O artigo 52 da Constituição permite ao Senado, no inciso X, a possibilidade de este suspender no todo, ou em parte, a execução de lei julgada inconstitucional pelo Supremo. É de se lembrar que ao Senado cabe mais: processar e julgar os ministros do STF e participar da sabatina nas escolhas, além do procurador-geral.
O artigo 103 da CF, ao prever a ação direta de inconstitucionalidade e relacionar os legitimados, prevê que declarada a inconstitucionalidade por omissão de medida para tornar efetiva norma constitucional, dará ciência ao poder competente, e em se tratando de órgão administrativo, para que em 30 dias tome as providências necessárias.

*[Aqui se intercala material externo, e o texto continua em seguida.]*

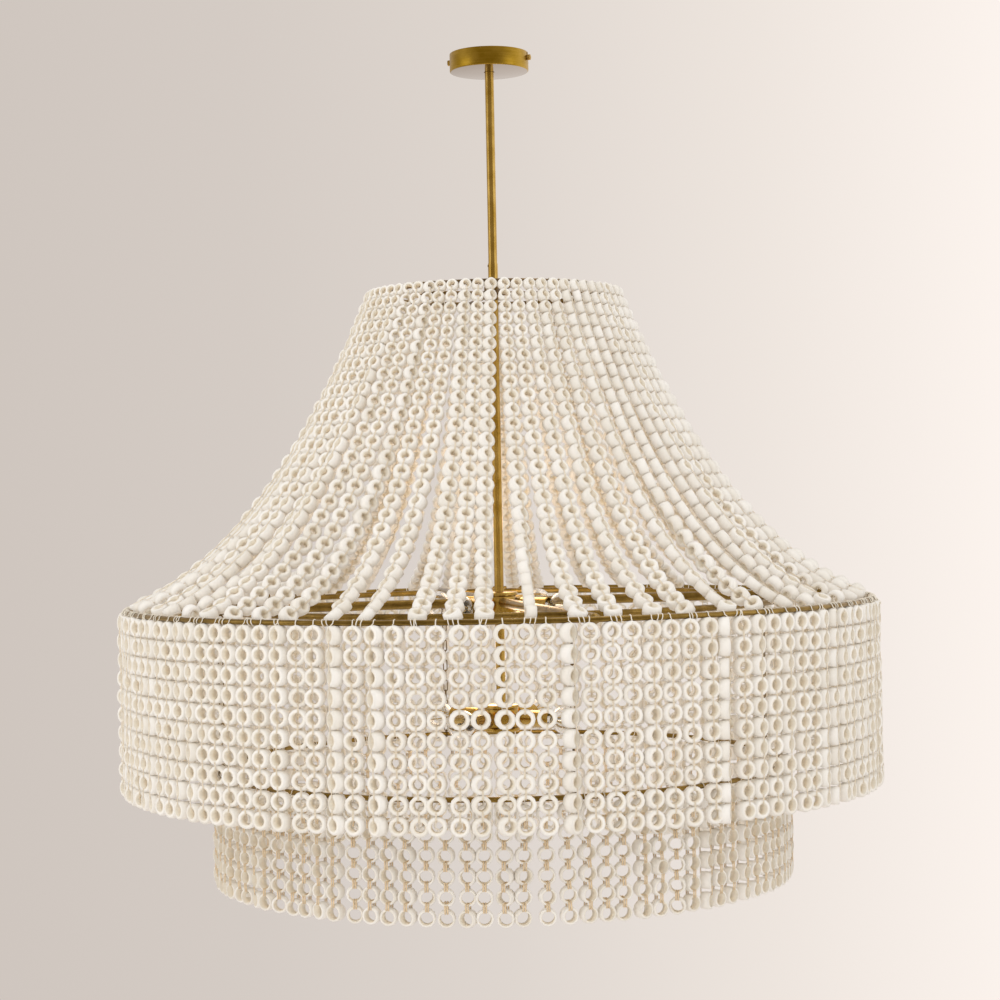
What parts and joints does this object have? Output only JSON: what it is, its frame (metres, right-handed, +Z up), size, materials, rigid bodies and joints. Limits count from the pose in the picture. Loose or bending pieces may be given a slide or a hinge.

Em 2022, foi incluído no artigo 5o , entre as garantias individuais o inciso LXVIII, sobre a duração razoável do processo. É de se pensar estabelecer o mesmo tempo de vigência das MPs (60 dias) para a vigência de liminar que suspende vigência de lei federal, perdendo de imediato a eficácia ou permitindo, tal como estabelece no inciso X do artigo 52 da CF, incumbir o Senado a votação e suspensão da medida adotada pelo STF de forma provisória.
É preciso criar mecanismos para que não haja, por um ministro do STF, a ofensa à duração razoável do processo, incluindo entre os crimes de responsabilidade, os atos de ofensa à colegialidade ao se deferir uma medida que suspende ato de outro poder e impede a análise pelo colegiado da matéria impugnada.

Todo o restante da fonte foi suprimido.